His successor, Baldwin, the first Earl of Devon (d. 1155) [q. v.], left issue (with William, afterwards fifth earl) a son and heir, Richard, who was sheriff of Devon (as ‘Ricardus Comes’) in 1155–6, and as Richard ‘de Redvers’ in 1156–7; he is reckoned the second Earl of Devon. An interesting writ was addressed to him by the king as Richard ‘de Redvers’ only, in April 1157, in favour of Montebourg Abbey (Eyton, Itinerary, p. 25). He died in 1162 (Robert de Tor. p. 213), leaving by Dionys, daughter of Reginald, earl of Cornwall [q. v.], two sons (Baldwin and Richard), who succeeded him as third and fourth earls of Devon. On the death of the latter without issue (1184?) the succession opened to his uncle William (d. 1216).

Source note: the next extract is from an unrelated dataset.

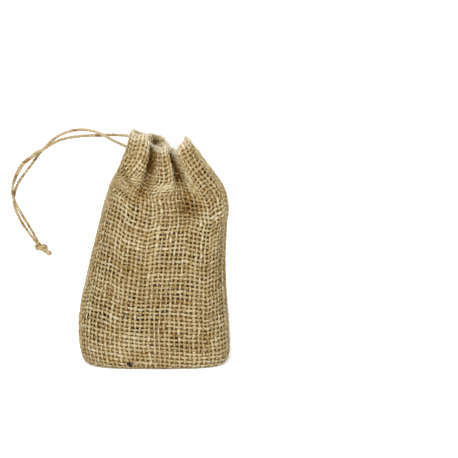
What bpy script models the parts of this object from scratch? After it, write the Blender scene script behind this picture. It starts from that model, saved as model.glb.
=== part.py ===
"""A small hessian drawstring sack, standing by itself with its neck half gathered.

The sack is one length of cloth: a flat base, walls that lean in to a folded neck, and a hem turned in at
the mouth. The neck's folds are clefts that start at the rim and fade out down the wall. Both ends of the
drawstring leave the hem in the cleft at the left, arc out and down together, and are joined by a knot.

Frame: +Z up, the origin under the middle of the base, -Y towards the front, -X towards the string.
A bearing goes round the sack in degrees: 0 at the right, -90 at the front, 180 at the left, 90 behind.
"""

import math
from collections import namedtuple

import bmesh
import bpy
import numpy as np
from mathutils import Vector

MM = 0.001                       # every size below is in millimetres

# Cloth
CLOTH_THICK = 1.0                # one layer of hessian
HEM_THICK = 1.8                  # two layers, the turned-in hem on the cloth
HEM_DEPTH = 16.0                 # rim down to the row of stitches
RIM_ROUND = 0.8                  # how far the folded edge rounds over
MEAN_RIM = 109.0                 # usual height of the mouth
NECK_FULL = 104.0                # from this height up the clefts have their full depth
FOLDS_START = 8.0                # the wall's soft folds grow from the base up to this height
RIM_REACH = 3                    # power: the mouth's ups and downs die away quickly below it
CLEFT_SWING = 3                  # power: a cleft swings to its place at the rim late, near the top
SEAM_BEARING = -192.0            # the left side seam, where each ring of points starts

# Mesh
AROUND = 84                      # points in a ring
DENSE = 720                      # points in the fine ring that it is picked from
BEARING_STEP = 0.5               # degrees to each side, to find which way the wall faces
FINE_PER_POINT = 40              # fine steps for each point of a string's route
SHARP_ABOVE = 60.0               # degrees between two faces that are shaded as an edge
CLEFT_ROUNDING = 0.10            # softens the sharp bottom of a cleft
CLEFT_REACH = 58.0               # the most, in degrees, that a cleft shapes of the folds beside it
FLOOR_INSET = 0.55               # size of the flat ring inside the base, as a share of the base

# Drawstring
CORD_THICK = 1.2
CORD_SIDES_RES = 2               # bevel resolution, 8 sides
CORD_STEP = 3.2                  # distance between points on the cord
GAP = 0.35                       # clearance between the cord and what it meets
SOCKET_DEPTH = 1.5               # how far the cord reaches into the casing
SOCKET_ABOVE = 3.0               # how far the socket's cutter stands out of the cloth

KNOT_AT = (-54.5, -1.0, 56.4)
KNOT_LONG = 5.4
KNOT_THICK = 3.9
KNOT_RIDGE = 0.16                # height of the knot's wraps, as a share of its radius
KNOT_WRAPS = 3
KNOT_STRANDS = 2
KNOT_SIDES = 20
KNOT_RINGS = 14
TAIL_THICK = 1.3                 # the two cut ends, side by side
TAIL_STEP = 1.5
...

Stapleton doubted whether this William was really styled, as alleged, ‘de Vernon;’ but a Montebourg charter of 1175 (ib. p. 188) clearly distinguishes him as William de Vernon ‘junior,’ from his uncle, William de Vernon ‘senior’ (a justiciar of Normandy), whose son Richard had at that date succeeded him. It was, however, as William ‘de Redveriis,’ earl of Devon, that he made a grant to ‘Domus Dei,’ Southampton, still preserved at Queen's College, Oxford (Hist. MSS. Comm. 4th Rep. App. pp. 454–5), the seal of which shows the family device, a griffin clutching a hare. Though Hoveden styles him ‘Earl of the Isle of Wight’ (of which he was lord) at the coronation of Richard I, it was not till 28 April 1194 that the king granted him, as ‘Earl William de Brion’(?), the tertius denarius of Devon as his father Baldwin and predecessor Richard had held it (ib. 9th Rep. App. ii. p. 205). Dying at a great age in 1216, he was succeeded by his grandson Baldwin, whose son and namesake was the last earl (1245–1262). His sister and heiress Isabel, countess of Albemarle, who styled herself occasionally Countess of Devon, died in 1293, immediately after selling her hereditary lordship of the Isle of Wight for 4,000l. to the crown; she left no issue.

[Stapleton's Rolls of the Norman Exchequer (App. to vol. ii.); Ordericus Vitalis (Société de l'Histoire de France); William of Malmesbury, Robert of Torigny, and Sarum Charters and Documents (Rolls Ser.); Monasticon Anglicanum; Gallia Christiana; Reports of Hist. MSS. Comm.; Eyton's Key to Domesday and Itinerary of Henry II; Planché's Conqueror and his Companions, with his ‘Earls of Devon’ (Collectanea Archæologica, vol. i.), and ‘Lords of the Isle of Wight’ (Brit. Arch. Assoc. vol. xi.); Dugdale's Baronage; Round's Geoffrey de Mandeville.]